Tuesday, April 21, 2009

Alternative transportation

By Jamey Dunn
A transportation and business group is proposing what it says is a more specific plan than Gov. Pat Quinn’s proposal for major construction plans for roads, bridges and transit.

Sen. Martin Sandoval, a Cicero Democrat and chairman of the Senate Transportation Committee, came out in support of the Transportation for Illinois Coalition’s proposed capital plan today. The coalition claims the plan calls for more state money than Gov. Pat Quinn’s proposal for a capital plan, but almost $10 billion less than the coalition says the state should be investing in its infrastructure.

According to a 2006 study commissioned by the Transportation for Illinois Coalition, the unfunded need for Illinois transportation projects exceeds $23 billion. That number has not been adjusted for inflation. Linda Wheeler, a transportation consultant for the Transportation for Illinois Coalition, said the findings mirror the Illinois Department of Transportation’s estimates of the unmet needs.

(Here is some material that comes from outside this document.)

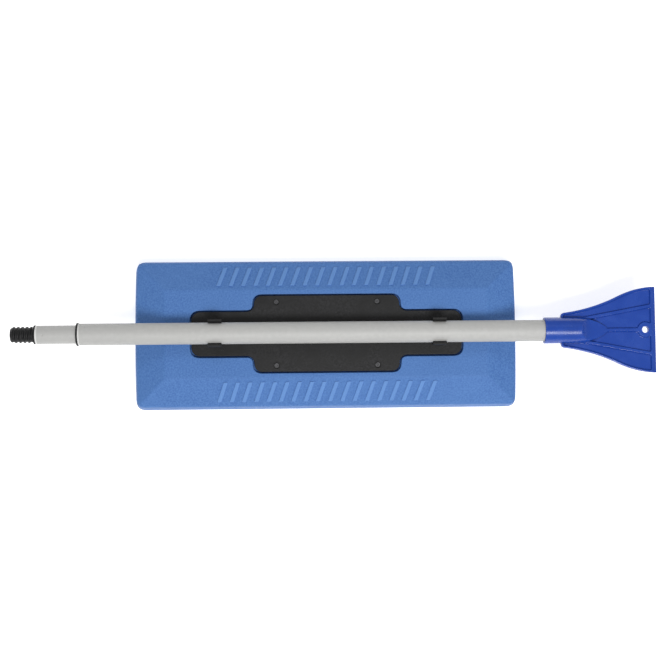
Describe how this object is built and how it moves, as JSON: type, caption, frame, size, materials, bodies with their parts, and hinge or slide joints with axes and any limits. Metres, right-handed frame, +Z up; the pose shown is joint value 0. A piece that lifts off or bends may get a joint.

In an attempt to be more realistic about the state’s budget restraints, the coalition has since pared that number down to a $13.5 billion “minimally adequate” plan. Michael Kleinik, Transportation for Illinois Coalition co-chair, said, “There is little money for expansion in this proposal, but it does bring us closer to where we need to be.”

Wheeler said that Quinn’s proposed budget is not specific enough about how much state money would go toward transportation and that it uses some creative accounting techniques. She said that some of the money that is listed as highway funding actually would go toward debt service on bonds.

Sandoval said he wants to fund the alternative plan with a motor-fuel tax increase, which he said has support in the Senate. However, he said he supports a higher increase than a version proposed in the House, which seeks an 8 cents per gallon increase. Sandoval said that he thinks there is little to no support for Quinn’s proposal to spend part of the money from an income tax increase to fund a capital plan.

While Sandoval had the backing of business groups, labor unions, transit officials and transportation experts, he was the only legislator making a pitch for the coalition’s proposal.

Sandoval urged swift action to hammer out a plan that could find enough votes to pass. “We are at a crossroads literally and figuratively here in Illinois, and if we don’t get it right today, I don’t know if we ever will.”

Many of the speakers who addressed the Senate committee this morning raised concerns that too much squabbling in Illinois over a capital plan could hurt the state’s image in Washington, D.C. and possibly damage its ability to seek increased federal funding in the future.

“It’s not lost on me, and I think it’s not lost on anyone in Washington who follows what’s going on in the states, that Illinois has struggled to come to terms with what it needs to do in the long term,” said Janet Kavinoky of the U.S. Chamber of Commerce. “But, the longer you debate and discuss and struggle with who’s going to invest in what, and who’s going to get credit for what, … it appears chaotic.”